Bagdad Cafe | |
---|---|
Genre | Situation comedy |
Created by | Percy Adlon |
Directed by | Paul Bogart |
Starring |
Whoopi Goldberg Jean Stapleton |
Country of origin | United States |
Original language(s) | English |
No. of seasons | 2 |
No. of episodes | 15 |
Production | |
Executive producer(s) |
Zev Braun Mort Lachman Thad Mumford Sy Rosen |
Producer(s) | Michael Mount |
Running time | 23 minutes |
Release | |
Original network | CBS |
Original release | March 30, 1990 – July 27, 1991 |
Bagdad Cafe is an American television sitcom starring Whoopi Goldberg and Jean Stapleton that aired on CBS. The series premiered March 30, 1990, and ran two seasons before being cancelled in winter 1990. The last two episodes aired in July 1991. The show is based on the 1987 Percy Adlon film Bagdad Cafe.
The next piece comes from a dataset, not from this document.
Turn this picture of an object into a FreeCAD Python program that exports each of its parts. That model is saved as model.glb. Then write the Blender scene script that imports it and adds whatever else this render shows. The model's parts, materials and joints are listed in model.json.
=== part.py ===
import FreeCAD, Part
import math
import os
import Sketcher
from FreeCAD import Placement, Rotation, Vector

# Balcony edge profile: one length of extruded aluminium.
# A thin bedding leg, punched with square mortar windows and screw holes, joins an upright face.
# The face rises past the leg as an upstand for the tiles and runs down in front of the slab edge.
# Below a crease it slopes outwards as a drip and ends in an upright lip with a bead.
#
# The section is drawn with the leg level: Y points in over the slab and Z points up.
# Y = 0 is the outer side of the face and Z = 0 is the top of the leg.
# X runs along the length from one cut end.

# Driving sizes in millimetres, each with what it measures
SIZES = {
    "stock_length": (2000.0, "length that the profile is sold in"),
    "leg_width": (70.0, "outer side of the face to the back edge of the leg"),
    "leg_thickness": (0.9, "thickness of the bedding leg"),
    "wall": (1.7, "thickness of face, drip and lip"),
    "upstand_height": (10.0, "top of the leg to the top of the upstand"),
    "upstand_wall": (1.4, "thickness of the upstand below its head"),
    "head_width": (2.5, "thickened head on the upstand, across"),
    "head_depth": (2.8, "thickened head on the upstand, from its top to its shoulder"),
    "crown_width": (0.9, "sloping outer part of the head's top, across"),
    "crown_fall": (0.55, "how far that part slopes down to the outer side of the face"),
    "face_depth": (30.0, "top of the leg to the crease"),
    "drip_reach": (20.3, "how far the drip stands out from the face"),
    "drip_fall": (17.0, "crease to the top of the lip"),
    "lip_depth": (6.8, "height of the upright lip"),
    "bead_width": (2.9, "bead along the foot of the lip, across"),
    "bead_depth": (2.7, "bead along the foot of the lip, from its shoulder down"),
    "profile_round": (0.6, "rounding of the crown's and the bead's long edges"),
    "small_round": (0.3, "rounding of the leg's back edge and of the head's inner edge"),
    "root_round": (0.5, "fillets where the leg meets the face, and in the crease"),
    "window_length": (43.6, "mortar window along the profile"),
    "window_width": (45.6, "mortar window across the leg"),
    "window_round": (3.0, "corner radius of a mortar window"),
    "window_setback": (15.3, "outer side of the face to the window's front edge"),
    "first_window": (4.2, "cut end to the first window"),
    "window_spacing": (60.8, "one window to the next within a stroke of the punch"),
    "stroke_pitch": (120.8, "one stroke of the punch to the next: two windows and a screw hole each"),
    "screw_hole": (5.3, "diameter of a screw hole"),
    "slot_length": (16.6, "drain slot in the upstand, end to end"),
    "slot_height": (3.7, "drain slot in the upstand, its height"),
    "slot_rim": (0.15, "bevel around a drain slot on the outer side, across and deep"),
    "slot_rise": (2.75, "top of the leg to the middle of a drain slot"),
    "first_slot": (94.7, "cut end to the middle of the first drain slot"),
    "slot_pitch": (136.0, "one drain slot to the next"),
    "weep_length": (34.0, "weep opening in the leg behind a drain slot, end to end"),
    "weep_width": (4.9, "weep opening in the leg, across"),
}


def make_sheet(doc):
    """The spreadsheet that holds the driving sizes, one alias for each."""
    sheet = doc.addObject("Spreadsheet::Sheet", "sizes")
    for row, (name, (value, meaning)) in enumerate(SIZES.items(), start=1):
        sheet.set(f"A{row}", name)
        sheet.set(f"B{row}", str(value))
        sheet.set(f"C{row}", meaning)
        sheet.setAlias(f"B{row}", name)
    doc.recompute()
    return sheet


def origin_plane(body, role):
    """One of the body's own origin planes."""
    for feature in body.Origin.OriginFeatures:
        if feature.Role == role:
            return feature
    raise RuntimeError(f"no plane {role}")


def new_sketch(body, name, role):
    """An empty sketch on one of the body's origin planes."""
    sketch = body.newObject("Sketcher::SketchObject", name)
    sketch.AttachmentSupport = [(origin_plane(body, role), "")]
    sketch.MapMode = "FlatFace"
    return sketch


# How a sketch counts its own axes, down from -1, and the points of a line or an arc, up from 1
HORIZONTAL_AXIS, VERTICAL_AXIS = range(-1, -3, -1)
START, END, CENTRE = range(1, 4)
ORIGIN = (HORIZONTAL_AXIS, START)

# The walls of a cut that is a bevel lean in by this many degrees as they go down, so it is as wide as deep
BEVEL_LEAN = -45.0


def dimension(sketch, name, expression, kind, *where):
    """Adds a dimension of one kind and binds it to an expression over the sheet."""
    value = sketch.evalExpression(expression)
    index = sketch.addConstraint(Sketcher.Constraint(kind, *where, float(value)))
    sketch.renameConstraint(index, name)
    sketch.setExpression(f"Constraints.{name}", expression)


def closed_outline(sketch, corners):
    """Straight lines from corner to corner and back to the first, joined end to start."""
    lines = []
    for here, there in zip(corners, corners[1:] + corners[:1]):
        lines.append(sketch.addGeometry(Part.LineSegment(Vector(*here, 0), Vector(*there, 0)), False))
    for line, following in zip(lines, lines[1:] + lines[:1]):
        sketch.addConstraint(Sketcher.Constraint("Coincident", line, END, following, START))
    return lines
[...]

In this version, Jasmine was not German.
The series was shot in the conventional sitcom format, in front of a studio audience. The show did not obtain a sizable audience, being forced to compete with ABC's Top 20 hit Family Matters and was cancelled after two seasons.
Insiders say that production of the series ended on November 16, 1990, after a dispute between Goldberg and the show's co-executive producer, Thad Mumford. Executive producer Kenneth Kaufman was told that Goldberg called CBS president Jeff Sagansky in late November to say that she was quitting the show. With no time to recast Goldberg's role, CBS ended the series and pulled the remaining episodes from the broadcast schedule.
Fifteen episodes were produced, and are registered with the United States Copyright Office.
Ken Tucker of Entertainment Weekly rated the series a C, saying that "rarely has a bad sitcom been better acted". Despite being impressed with the acting from Stapleton and Little, Tucker was disappointed that the producers did not hire better writers, to match the quality of the movie on which the series is based. Howard Rosenberg of the Los Angeles Times said the show's premiere "doesn't click tonight, it yields no laughs". However, John J. O'Connor of The New York Times remarks that, "The stars seem to be enjoying themselves immensely", and complements the director of the pilot noting, "Paul Bogart, a sitcom miracle worker, directs the first episode with enough aplomb to qualify himself as a master illusionist."